Kentucky animal shelters overwhelmed with surrenders, intakes

Animal shelters are facing "code red" with too many animals and not enough homes.

GARRARD CO, Ky (WTVQ)- Animal shelters are facing “code red”: too many animals and not enough homes.

“The rescue people really feel defeated right now,” said Anita Spreitzer with Paws 4 the Cause. “It’s really a hard situation, but we have to keep going everyday.”

Spreitzer says animal shelters across the state are over capacity with more animals being dropped off every day.

“We think it’s a perfect storm between the economy, gas prices hiking, and everybody going back to work, and after the pandemic,” said Spreitzer.

Several animal shelters in the area have been making posts, asking people to adopt or foster. Brittany Fain says in her ten years with the Garrard County Animal Shelter, she’s never seen anything like this.

“This year, I think we’ve already been “code red” about three times and we’re just, you know, six months in,” said Fain.

Most of those intakes are owner surrenders.
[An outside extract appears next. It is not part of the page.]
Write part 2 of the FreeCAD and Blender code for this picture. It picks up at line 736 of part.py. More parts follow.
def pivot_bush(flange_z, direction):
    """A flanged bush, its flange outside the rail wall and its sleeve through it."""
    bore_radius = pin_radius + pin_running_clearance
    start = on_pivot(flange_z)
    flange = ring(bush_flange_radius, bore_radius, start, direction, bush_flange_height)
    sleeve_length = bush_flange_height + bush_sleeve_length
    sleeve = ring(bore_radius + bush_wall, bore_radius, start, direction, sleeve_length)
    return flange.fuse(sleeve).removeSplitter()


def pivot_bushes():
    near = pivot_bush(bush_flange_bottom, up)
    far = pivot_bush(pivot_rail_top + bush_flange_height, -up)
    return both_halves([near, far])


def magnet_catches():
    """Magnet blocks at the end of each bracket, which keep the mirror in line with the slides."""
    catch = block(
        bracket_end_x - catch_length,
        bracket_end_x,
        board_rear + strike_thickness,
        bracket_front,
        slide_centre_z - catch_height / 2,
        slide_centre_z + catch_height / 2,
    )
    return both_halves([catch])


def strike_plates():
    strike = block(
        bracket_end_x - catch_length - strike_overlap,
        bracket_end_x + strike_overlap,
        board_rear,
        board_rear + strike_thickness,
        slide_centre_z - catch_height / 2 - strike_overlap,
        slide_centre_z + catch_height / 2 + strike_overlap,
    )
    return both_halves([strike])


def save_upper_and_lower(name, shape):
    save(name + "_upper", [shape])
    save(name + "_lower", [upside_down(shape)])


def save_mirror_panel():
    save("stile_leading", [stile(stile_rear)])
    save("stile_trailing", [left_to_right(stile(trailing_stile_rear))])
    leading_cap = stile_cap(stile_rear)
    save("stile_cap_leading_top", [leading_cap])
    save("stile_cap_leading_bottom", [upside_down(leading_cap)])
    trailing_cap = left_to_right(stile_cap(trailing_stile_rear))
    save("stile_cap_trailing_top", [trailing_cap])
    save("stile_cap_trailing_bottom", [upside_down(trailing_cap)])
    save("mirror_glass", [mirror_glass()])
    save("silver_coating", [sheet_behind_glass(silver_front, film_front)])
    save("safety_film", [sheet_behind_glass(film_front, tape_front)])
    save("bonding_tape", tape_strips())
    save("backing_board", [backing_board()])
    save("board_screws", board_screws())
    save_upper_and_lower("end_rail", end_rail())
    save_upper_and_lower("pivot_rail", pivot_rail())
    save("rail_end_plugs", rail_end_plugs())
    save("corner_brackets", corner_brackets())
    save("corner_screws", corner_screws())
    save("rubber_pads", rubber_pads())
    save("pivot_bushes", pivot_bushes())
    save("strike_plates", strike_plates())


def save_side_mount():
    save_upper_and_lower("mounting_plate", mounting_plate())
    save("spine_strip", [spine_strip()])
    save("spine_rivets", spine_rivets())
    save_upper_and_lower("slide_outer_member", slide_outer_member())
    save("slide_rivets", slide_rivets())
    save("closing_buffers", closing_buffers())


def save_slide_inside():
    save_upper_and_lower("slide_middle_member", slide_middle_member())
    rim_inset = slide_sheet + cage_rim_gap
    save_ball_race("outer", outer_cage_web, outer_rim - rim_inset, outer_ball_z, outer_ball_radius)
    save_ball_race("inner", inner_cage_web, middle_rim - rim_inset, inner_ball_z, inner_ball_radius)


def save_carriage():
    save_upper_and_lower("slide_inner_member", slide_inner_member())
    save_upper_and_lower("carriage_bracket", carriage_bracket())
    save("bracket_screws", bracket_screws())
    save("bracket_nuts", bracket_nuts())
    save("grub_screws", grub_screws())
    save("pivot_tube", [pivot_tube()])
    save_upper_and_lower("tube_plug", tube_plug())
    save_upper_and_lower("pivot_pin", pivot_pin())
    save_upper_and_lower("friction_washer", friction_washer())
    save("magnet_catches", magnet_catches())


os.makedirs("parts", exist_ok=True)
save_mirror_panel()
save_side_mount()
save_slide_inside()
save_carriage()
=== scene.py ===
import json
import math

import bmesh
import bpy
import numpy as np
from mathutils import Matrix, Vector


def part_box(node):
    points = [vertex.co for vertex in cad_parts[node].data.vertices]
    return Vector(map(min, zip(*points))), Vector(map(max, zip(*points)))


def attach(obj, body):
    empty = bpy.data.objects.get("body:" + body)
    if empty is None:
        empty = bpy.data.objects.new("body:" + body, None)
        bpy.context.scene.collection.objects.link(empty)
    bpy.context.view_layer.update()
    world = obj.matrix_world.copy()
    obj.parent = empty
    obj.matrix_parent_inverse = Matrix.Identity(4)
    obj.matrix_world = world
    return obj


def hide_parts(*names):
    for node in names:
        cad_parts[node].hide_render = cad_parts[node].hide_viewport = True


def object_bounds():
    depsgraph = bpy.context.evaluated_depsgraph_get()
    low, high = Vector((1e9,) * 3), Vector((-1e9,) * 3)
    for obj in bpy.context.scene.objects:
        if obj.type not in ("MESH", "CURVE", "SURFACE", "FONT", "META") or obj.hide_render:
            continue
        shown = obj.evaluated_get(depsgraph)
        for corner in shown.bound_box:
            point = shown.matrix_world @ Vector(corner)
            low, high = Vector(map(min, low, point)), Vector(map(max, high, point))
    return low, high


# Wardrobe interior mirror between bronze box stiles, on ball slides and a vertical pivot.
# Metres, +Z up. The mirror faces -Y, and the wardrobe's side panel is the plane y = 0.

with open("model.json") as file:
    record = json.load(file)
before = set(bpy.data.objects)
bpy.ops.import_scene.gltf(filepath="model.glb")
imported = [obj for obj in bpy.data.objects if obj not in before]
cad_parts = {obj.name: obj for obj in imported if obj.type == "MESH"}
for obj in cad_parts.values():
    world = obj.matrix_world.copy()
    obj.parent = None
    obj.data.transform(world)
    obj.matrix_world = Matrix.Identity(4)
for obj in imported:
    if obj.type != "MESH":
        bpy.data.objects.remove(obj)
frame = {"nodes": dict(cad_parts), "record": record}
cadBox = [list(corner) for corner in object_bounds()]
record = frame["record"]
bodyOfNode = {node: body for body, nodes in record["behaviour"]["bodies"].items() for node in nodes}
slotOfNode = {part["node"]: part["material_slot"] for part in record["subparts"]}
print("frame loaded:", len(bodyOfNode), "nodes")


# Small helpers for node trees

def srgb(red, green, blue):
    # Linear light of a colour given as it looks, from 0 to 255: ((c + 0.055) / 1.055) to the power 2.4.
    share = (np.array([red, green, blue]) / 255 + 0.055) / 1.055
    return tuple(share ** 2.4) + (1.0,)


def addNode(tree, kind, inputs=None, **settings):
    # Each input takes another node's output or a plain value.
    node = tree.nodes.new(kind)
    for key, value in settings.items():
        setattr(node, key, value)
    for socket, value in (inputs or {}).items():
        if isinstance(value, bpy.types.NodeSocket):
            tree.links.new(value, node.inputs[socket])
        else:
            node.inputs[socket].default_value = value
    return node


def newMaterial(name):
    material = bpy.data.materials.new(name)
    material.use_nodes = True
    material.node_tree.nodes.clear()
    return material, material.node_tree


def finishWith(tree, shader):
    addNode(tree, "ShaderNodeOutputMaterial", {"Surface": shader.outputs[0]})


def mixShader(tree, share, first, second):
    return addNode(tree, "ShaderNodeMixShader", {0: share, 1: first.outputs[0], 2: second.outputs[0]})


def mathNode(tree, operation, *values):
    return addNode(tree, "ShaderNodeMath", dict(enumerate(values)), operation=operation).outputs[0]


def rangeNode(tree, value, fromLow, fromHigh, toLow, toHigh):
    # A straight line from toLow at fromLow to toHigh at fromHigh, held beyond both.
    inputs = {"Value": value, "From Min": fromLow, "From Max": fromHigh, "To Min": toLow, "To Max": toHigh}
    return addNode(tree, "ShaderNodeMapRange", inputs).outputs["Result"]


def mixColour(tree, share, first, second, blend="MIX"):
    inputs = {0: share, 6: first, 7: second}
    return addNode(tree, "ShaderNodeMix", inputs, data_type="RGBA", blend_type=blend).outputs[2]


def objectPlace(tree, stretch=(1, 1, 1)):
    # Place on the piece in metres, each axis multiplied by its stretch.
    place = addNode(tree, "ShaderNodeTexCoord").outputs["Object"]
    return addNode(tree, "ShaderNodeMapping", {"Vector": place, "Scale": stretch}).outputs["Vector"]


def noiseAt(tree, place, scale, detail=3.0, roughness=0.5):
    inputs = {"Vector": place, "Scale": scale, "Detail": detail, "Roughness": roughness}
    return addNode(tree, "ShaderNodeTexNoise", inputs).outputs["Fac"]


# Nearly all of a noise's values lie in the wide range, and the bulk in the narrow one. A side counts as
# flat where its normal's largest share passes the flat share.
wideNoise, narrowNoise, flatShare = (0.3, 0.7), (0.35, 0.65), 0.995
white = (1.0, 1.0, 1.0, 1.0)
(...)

Other shelters say they’re seeing an increase in stray animals dropped off.

“The adoptions and rescues pulling isn’t keeping up with the amount of surrenders a shelter has,” said Fain. “Not that rescues aren’t trying, they’re out of room as well.”

Fain says her shelter has a capacity of 32. They already have 24 dogs.
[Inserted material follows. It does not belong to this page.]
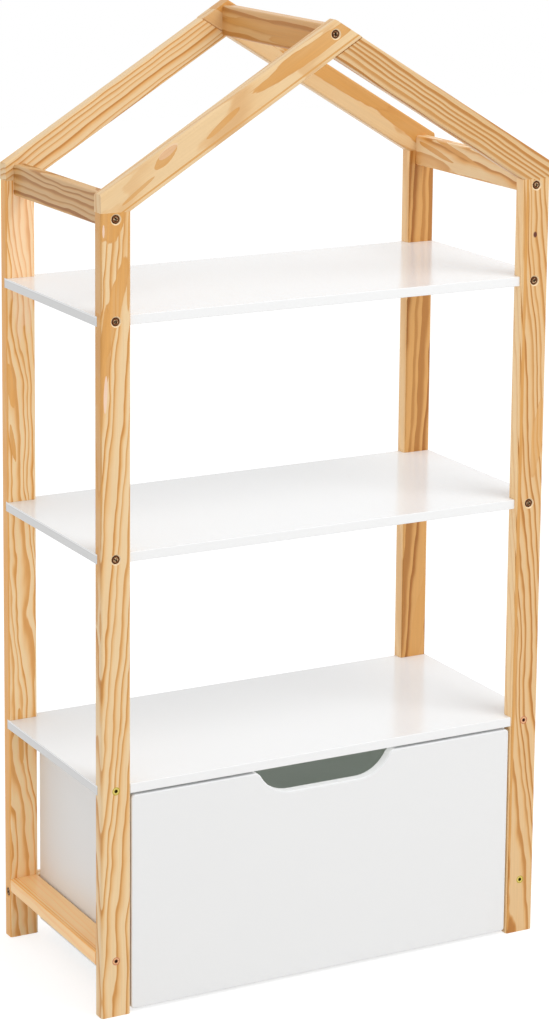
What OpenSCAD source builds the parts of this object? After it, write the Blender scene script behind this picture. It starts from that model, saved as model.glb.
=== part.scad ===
// House shaped bookcase for a child's room: a pine frame of four posts under a
// pitched roof, three white shelves let into the posts, and a roll-out drawer.
// The origin is on the floor under the middle; the front faces -Y and +Z is up.

/* [Overall] */
// Width across the posts
case_w = 620; // [520:5:900]
// Depth from the front faces to the back faces
case_d = 290; // [240:5:420]
// Height of the posts, where the roof starts
post_h = 990; // [940:5:1300]
// Pitch of the roof, in degrees
roof_pitch = 31.4; // [24:0.2:42]

/* [Frame timber] */
// Wide face of every frame bar
bar_w = 39; // [34:1:50]
// Thickness of every frame bar
bar_t = 18; // [16:1:24]
// Rounding of the bars' long edges
bar_r = 3; // [1:0.5:4]
// Underside of the bottom side rails above the floor
bottom_rail_z = 62; // [60:1:90]
// Height of the eaves rails above the tops of the posts
eaves_rail_rise = 20; // [16:1:22]
// Drop of the ridge beam's top below the roof line
ridge_drop = 1; // [0:0.5:3]
// Middle of the back cross rail above the floor
cross_rail_z = 59.5; // [55:0.5:80]

/* [Shelves] */
// Thickness of the shelves
shelf_t = 12; // [10:1:16]
// Top face of the lower shelf above the floor
lower_shelf_z = 293; // [260:1:330]
// Distance from shelf to shelf
shelf_pitch = 287; // [230:1:300]
// How far the upper shelves stand back from the posts' faces
shelf_recess = 4; // [3:0.5:8]
// How far the lower shelf stands back at the front
lower_shelf_recess = 1; // [0:0.5:4]
// Length of the tongues in the posts' grooves
tongue_l = 6.5; // [5:0.5:8]
// Rounding of the shelves' long edges
shelf_edge_r = 1; // [0.5:0.5:2]

/* [Drawer] */
// Thickness of the drawer's boards
board_t = 12; // [10:1:16]
// Gap between the drawer and the posts
drawer_gap = 2; // [1:0.5:4]
// Gap between the drawer front and the lower shelf
top_gap = 3.5; // [2:0.5:6]
// Height of the drawer front above the floor
floor_gap = 4; // [3:0.5:10]
// How far the drawer front stands back from the posts' faces
front_recess = 1.5; // [0:0.5:4]
// Rounding of the drawer front's corners
front_corner_r = 5; // [3:0.5:10]
// Rounding of the drawer front's outer edges
front_edge_r = 2; // [1:0.5:3]
// Lowest edge of the drawer's sides and back
side_z = 20; // [18:1:40]
// How far the sides end below the lower shelf
side_top_gap = 19; // [10:1:40]
// Top face of the drawer bottom
bottom_top_z = 42; // [40:1:60]

/* [Finger scoop] */
// Flat length of the scoop's lower edge
scoop_flat = 96; // [60:1:160]
// Steepest slope of the scoop's ends, in degrees
scoop_slope = 60; // [45:1:65]
// Radius at the scoop's lower corners
scoop_inner_r = 50; // [30:1:52]
// Radius where the scoop meets the top edge
scoop_outer_r = 11; // [6:0.5:12]

/* [Castors] */
// Diameter of the castor wheels
wheel_d = 25; // [22:1:26]
// Width of the castor wheels
wheel_w = 14; // [10:1:18]
// Diameter of the castor axles
axle_d = 5; // [4:0.5:6]
// Thickness of the castor sheet steel
sheet_t = 1.5; // [1:0.1:2]
// Length and width of the castor plates
plate_size = 42; // [38:1:50]
// Distance from the drawer's inner faces to the castors
castor_inset = 46; // [40:1:70]

/* [Fasteners] */
// Head diameter of the frame screws
screw_head_d = 10; // [9:0.5:11]
// Shank diameter of the frame screws
screw_d = 5; // [4:0.5:6]
// Length of the frame screws
screw_l = 50; // [40:1:60]
// Length of the back cross rail's screws
cross_screw_l = 70; // [60:1:90]
// Mouth of the reamed seat round the dark screws
seat_d = 13.6; // [12:0.2:16]
// Diameter of the dowels in the frame and drawer
dowel_d = 6; // [5:0.5:7]
// Distance of a rail's screw or dowel from the rail's edge
fixing_inset = 11; // [9:0.5:12]
// Clearance round every dowel, screw and tongue
fit = 0.1; // [0.05:0.05:0.2]

/* [Hidden] */

$fn = 48;
eps = 1;                    // overrun of every cutter past the face it opens
LEFT = -1;
RIGHT = 1;
FRONT = -1;
BACK = 1;

pine = [0.90, 0.74, 0.50];
birch = [0.86, 0.74, 0.56];
lacquer = [0.95, 0.95, 0.94];
bronze = [0.32, 0.24, 0.16];
brass = [0.80, 0.64, 0.26];
steel = [0.70, 0.71, 0.73];
rubber = [0.25, 0.25, 0.26];

// Corner post, with its outer corner as the reference
outer_x = case_w / 2;
outer_y = case_d / 2;
post_inner_x = outer_x - bar_w;
post_inner_y = outer_y - bar_t;
post_mid_x = outer_x - bar_w / 2;
post_mid_y = outer_y - bar_t / 2;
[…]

“Our cat intake is currently closed,” said Fain. “We took in 12 new cats within ten minutes of each other today.”

And it’s not just a crisis in Kentucky: it’s impacting other states, as well.
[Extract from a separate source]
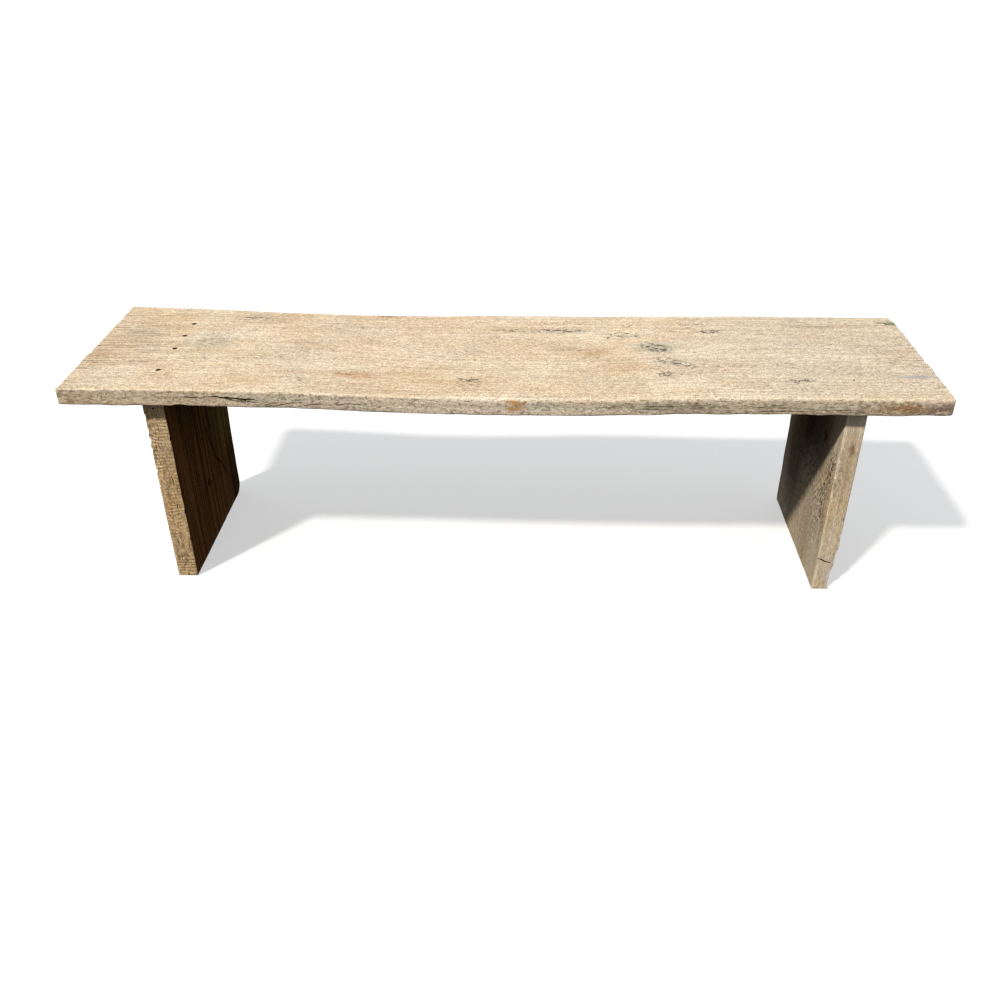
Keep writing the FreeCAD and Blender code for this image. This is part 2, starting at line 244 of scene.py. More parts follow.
@dataclass
class BoardGrid:
    """A board as one closed grid: rings round its section, at stations along its grain.

    A ring starts on the upper broad face at the front, and goes round by the back. Its first
    coordinate runs across the board, its second through the thickness.
    """

    face_steps: int = 120
    edge_steps: int = 12
    arc_steps: int = 4
    end_arris: float = 3 * MM
    end_steps: int = 4

    @property
    def count(self) -> int:
        """How many points a ring has."""
        return 2 * (self.face_steps + self.edge_steps + 2) + 4 * (self.arc_steps - 1)

    def _rings(
        self, low: np.ndarray, high: np.ndarray, radii: np.ndarray
    ) -> tuple[np.ndarray, np.ndarray]:
        """Points and outward directions of every ring.

        Args:
            low: Lowest corner of the section at each station, two columns.
            high: Highest corner, the same.
            radii: Arris radii: front upper, back upper, back lower, front lower.

        Returns:
            Points and directions, both by station, ring point and coordinate.
        """
        corners = ((low, high), (high, high), (high, low), (low, low))
        signs = ((-1, 1), (1, 1), (1, -1), (-1, -1))
        normals = ((0.0, 1.0), (1.0, 0.0), (0.0, -1.0), (-1.0, 0.0))
        steps = (self.face_steps, self.edge_steps, self.face_steps, self.edge_steps)
        centres = []
        for number, ((across, through), (sign_a, sign_b)) in enumerate(zip(corners, signs)):
            radius = radii[:, number]
            centre = (across[:, 0] - sign_a * radius, through[:, 1] - sign_b * radius)
            centres.append(np.stack(centre, 1))
        points, outward = [], []
        for number in range(4):
            following = (number + 1) % 4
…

“So even the shelters and a lot of the rescues that are in Indiana and up north that usually take a lot of animals from Kentucky to help with what’s going on here are at capacity also,” said Spreitzer. “So wer’e at the point of begging.”

Spreitzer says if something doesn’t change, shelters will have to take measures into their own hands.

“What’s going to happen with the shelters if they don’t get room, they’re going to be pushed to euthanize. Not us, but the shelters,” said Spreitzer.

To help relieve some of the pressure, “Paws” plans to open up a clinic in the coming months offering spay and neuter procedures.

“That’s the solution. We have to get the population here to understand that they need affordable spay and neutering,” said Spreitzer.

A crisis that is also leaving workers worn out and overwhelmed.

“We’re all trying,” said Fain. “We’re tired, but we’re trying to keep up with the intake flow, ya know? We’re working as a team to save as many as we can.”